M. le président. L'amendement n° 175, présenté par M. Sutour et les membres du groupe socialiste, apparenté et rattachée, est ainsi libellé :

« Dans le quatrième alinéa de cet article, après les mots : "intérêts propres", insérer les mots : ", de ses spécificités géographiques". »

La parole est à M. Simon Sutour.

M. Simon Sutour. Cet alinéa met opportunément l'accent sur l'accompagnement de l'Etat dans la perspective du « développement durable de la Polynésie française » et sur « l'identité de la population polynésienne ».

L'objet de cet amendement est de prendre en compte les spécificités géographiques aux côtés des « intérêts propres ».

Compte tenu des difficultés économiques et des particularismes découlant de l'insularité et de la configuration géographique des archipels, la prise en compte de ces spécificités est incontournable et paraît devoir être réintégrée dans cet article. Elles conditionnent, à l'évidence, le développement économique, social et culturel de la Polynésie française.

M. le président. Quel est l'avis de la commission ?

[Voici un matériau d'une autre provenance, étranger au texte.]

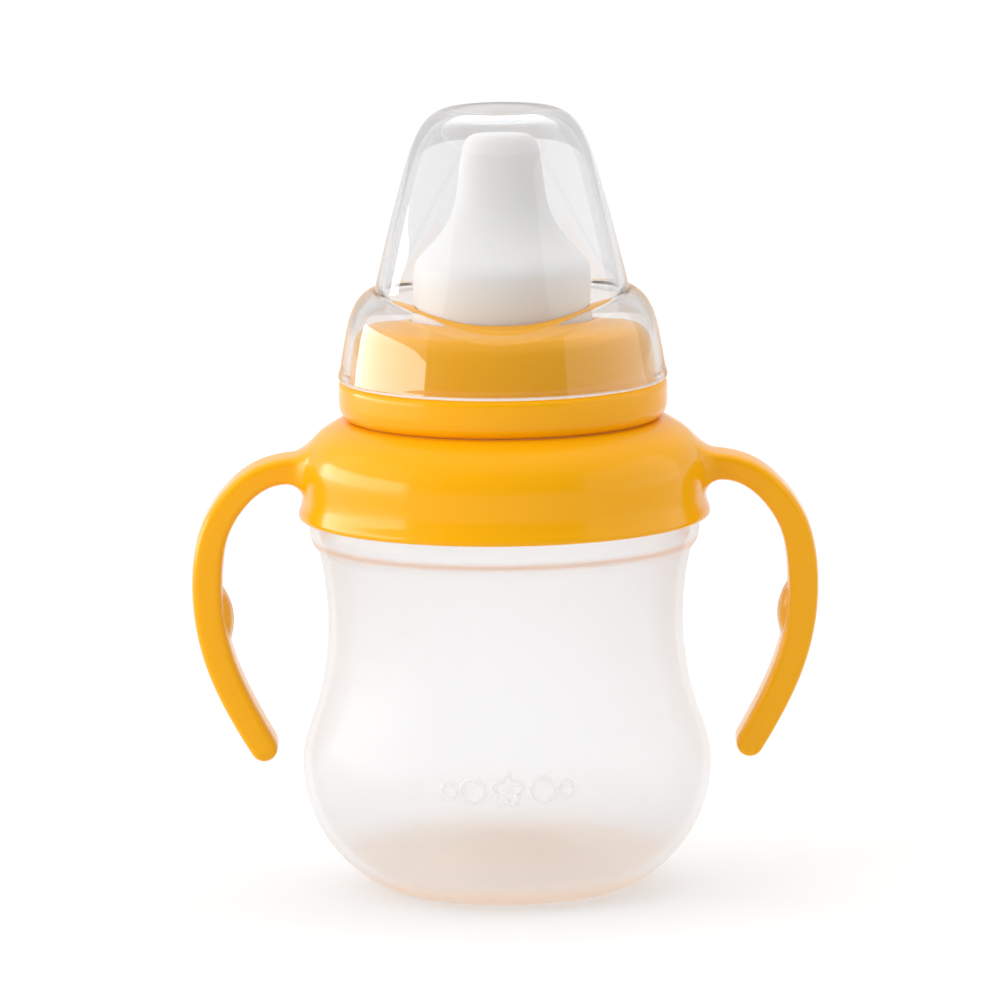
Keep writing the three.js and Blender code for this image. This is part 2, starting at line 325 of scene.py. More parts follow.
def add_thread(bm, radius, height, turns, start_turn, drop):
    """A helical rib on a wall. Its height is outwards if positive, and it fades at both ends."""
    rising = [(0, -1.25), (0.35, -1.0), (0.85, -0.6), (1, -0.35)]
    section = rising + [(x, -y) for x, y in reversed(rising)]
    sink = -0.05 * math.copysign(1, height)
    steps = int(turns * 72)
    rows = []
    for i in range(steps + 1):
        t = i / steps
        fade = min(1, min(t, 1 - t) / 0.08)
        fade = math.sin(fade * math.pi / 2) ** 0.5
        turn = start_turn + turns * t
        a = 2 * math.pi * turn
        row = []
        for x, y in section:
            r = radius + sink + x * (height - sink) * fade
            z = THREAD_Z - drop + THREAD_PITCH * turn + y
            row.append(Vector((r * math.cos(a), r * math.sin(a), z)))
        rows.append(row)
    skin(bm, rows, turn=False)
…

M. Lucien Lanier, rapporteur. Cet amendement fait référence aux particularités d'un territoire dont il faut reconnaître qu'il est dispersé sur une étendue plus grande que celle de l'Europe, avec des îles très éloignées les unes des autres et donc soumises à des contraintes spécifiques, notamment au regard de la continuité territoriale.

La commission a donc émis un avis favorable sur cet amendement pertinent.

M. le président. Quel est l'avis du Gouvernement ?

Mme Brigitte Girardin, ministre. La référence aux spécificités géographiques nous paraissait évidente, mais, après tout, c'est une bonne chose de l'écrire et nous n'avons pas d'objection à cet amendement, monsieur Sutour.

Le Gouvernement émet donc un avis favorable.

M. le président. Je mets aux voix l'amendement n° 175.

(L'amendement est adopté à l'unanimité.)

M. le président. Je mets aux voix l'article 1er, modifié.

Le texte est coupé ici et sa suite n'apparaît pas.